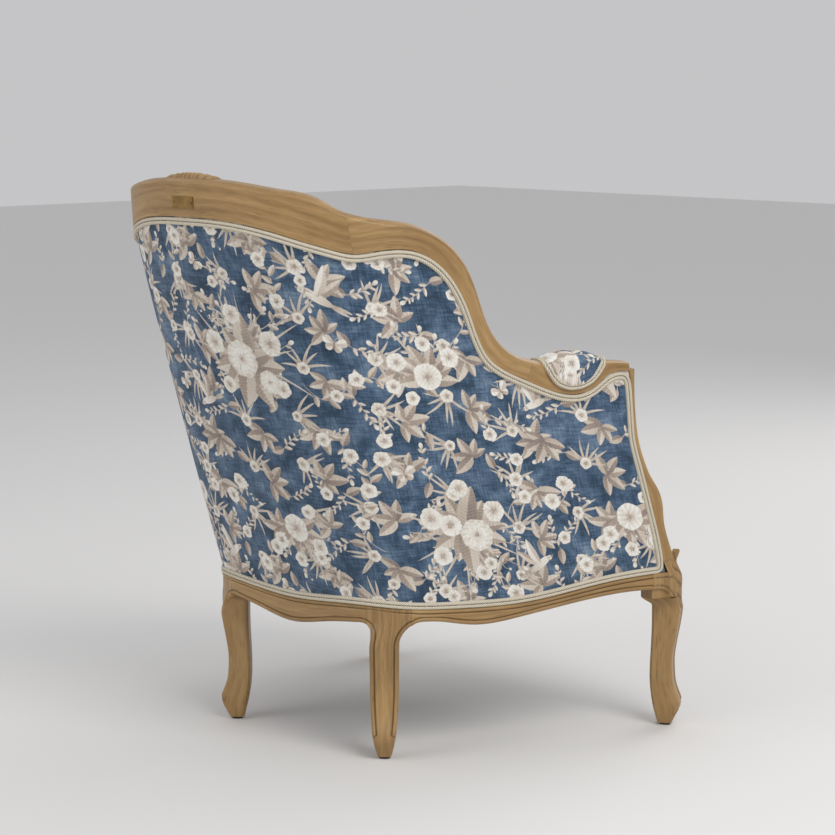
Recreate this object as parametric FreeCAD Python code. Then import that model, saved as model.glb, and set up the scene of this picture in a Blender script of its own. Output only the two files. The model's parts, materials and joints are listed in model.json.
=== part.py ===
import FreeCAD
import Part

import os
from math import cos, pi, radians, sin

V = FreeCAD.Vector
UP = V(0, 0, 1)

# Upholstered tub armchair with a show-wood frame. Millimetres, +Z up, the sitter faces -Y.
# The origin is on the floor, under the middle of the whole chair.

# Seat plan, measured on the outside of the upholstery at the seat rails
seat_half_front = 394.0    # half width at the front corners
seat_half_rear = 237.0     # half width at the rear corners
seat_front_y = -248.0      # front corners, from the middle between the two rows of feet
seat_rear_y = 290.0        # middle of the back
front_bow = 22.0           # how far the front rail swells forward of its corners
front_drop = 16.0          # drop in the middle of the front apron

# Back and arms, measured on the outside of the upholstery
shell_base_z = 250.0       # height of the seat plan
shell_crown_z = 900.0      # height of the crown plan
back_rake = 225.0          # how far the back leans out between the two heights
arm_rake = 158.0           # the same at the fronts of the arms
shoulder_half = 291.0      # half width at the shoulders, on the crown plan
arm_half_front = 376.0     # half width at the arm fronts, on the crown plan

# Heights of the show-wood edges
crest_top_z = 971.0        # top of the crest rail, without its carving
crest_low_z = 908.0        # lower edge of the crest rail in the middle
shoulder_top_z = 906.0
shoulder_low_z = 862.0
arm_top_z = 659.0
arm_low_z = 605.0          # lowest point of the arm rail, below the arm pad
arm_front_low_z = 637.0
seat_top_z = 252.0         # upper edge of the show-wood at the middle of the back
seat_top_front_z = 279.0   # the same at the front corners
apron_low_z = 210.0        # lower edge of the rear rail in the middle
apron_side_z = 222.0       # lower edge of the side rails in the middle
apron_front_z = 250.0      # the same beside the front legs
carving_rise = 9.0         # crest carving above the crest rail
carving_half = 62.0        # half width of the crest carving

# Thicknesses of the layers, counted inwards from the outer cover
cover_t = 1.6
wadding_t = 5.0
frame_t = 28.0             # hidden frame members and the tacking tongues of the show-wood
hessian_t = 1.4
webbing_t = 1.8
back_pad_t = 34.0
back_pad_crown = 20.0
arm_pad_t = 20.0
arm_pad_crown = 7.0
layer_gap = 0.3            # clearance between soft layers and what they lie on
fit_gap = 0.3              # clearance between pieces that stand on each other

# Show-wood sections
wood_proud = 3.0           # crest, arms and posts outside the cover
apron_proud = 7.0          # seat rails outside the cover
show_t = 47.0              # show-wood thickness of the crest and arms
tongue_h = 24.0            # tacking tongue above or below the show-wood
rail_inner_d = 36.5        # inner face of the seat rails, inside the cover

# Legs
leg_block_top_z = 300.0
foot_w = 22.0
knee_w = 50.0
glide_r = 9.5
glide_t = 4.0
front_leg_turn = 12.0      # degrees that the front legs face more sideways than 45

# Joinery
dowel_r = 4.0
dowel_len = 44.0
dowel_gap = 0.1            # hole radius over dowel radius
block_h = 38.0             # corner block height
screw_r = 2.5
screw_len = 46.0

# Crest plate
plate_w = 49.0
plate_h = 19.0
plate_t = 1.2
plate_z = 932.0
plate_pin_r = 1.1

# Welt: two cords sewn side by side
cord_d = 6.0

# Seat suspension and cushion
deck_pad_t = 14.0
spring_wire = 3.8
spring_half_w = 22.0       # half width of one spring's loops
spring_pitch = 18.0        # from one cross bar to the next
spring_count = 5
spring_spacing = 92.0
cushion_h = 118.0          # between the two pipings' outer edges
cushion_crown = 22.0
cushion_gap = 7.0          # between the cushion and the inside upholstery
cushion_skin = 1.6
piping_d = 7.0

# The names of the two sides are the sitter's, who looks towards -Y and has the left arm at +X
SIDES = {"right": 1, "left": -1}


def smooth_curve(rows):
    """Curve through rows of (u, x, y) on one side, mirrored to the other side at u = 0."""
    mirrored = [(-u, -x, y) for u, x, y in reversed(rows) if u > 0]
    points = mirrored + list(rows)
    curve = Part.BSplineCurve()
    curve.interpolate(Points=[V(x, y, 0) for _, x, y in points],
                      Parameters=[u for u, _, _ in points])
    return curve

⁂

**Work to be completed**
Exactly repeat the lines running from the top of the listing to the line bearing "from math import cos, pi, radians, sin", both of those lines included, and only them.

**Response to the task**
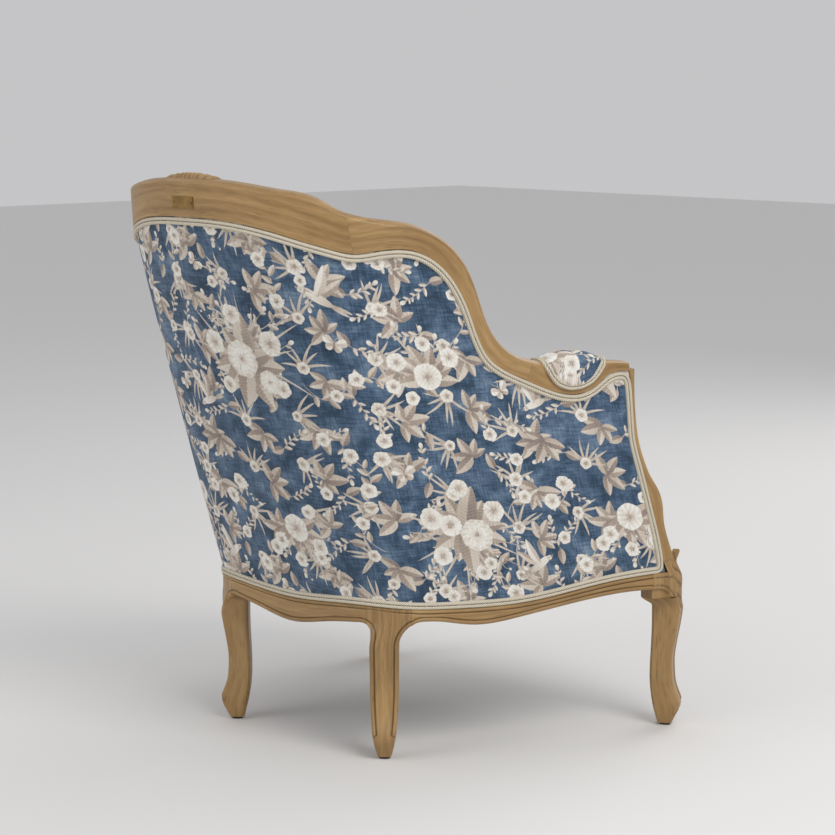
Recreate this object as parametric FreeCAD Python code. Then import that model, saved as model.glb, and set up the scene of this picture in a Blender script of its own. Output only the two files. The model's parts, materials and joints are listed in model.json.
=== part.py ===
import FreeCAD
import Part

import os
from math import cos, pi, radians, sin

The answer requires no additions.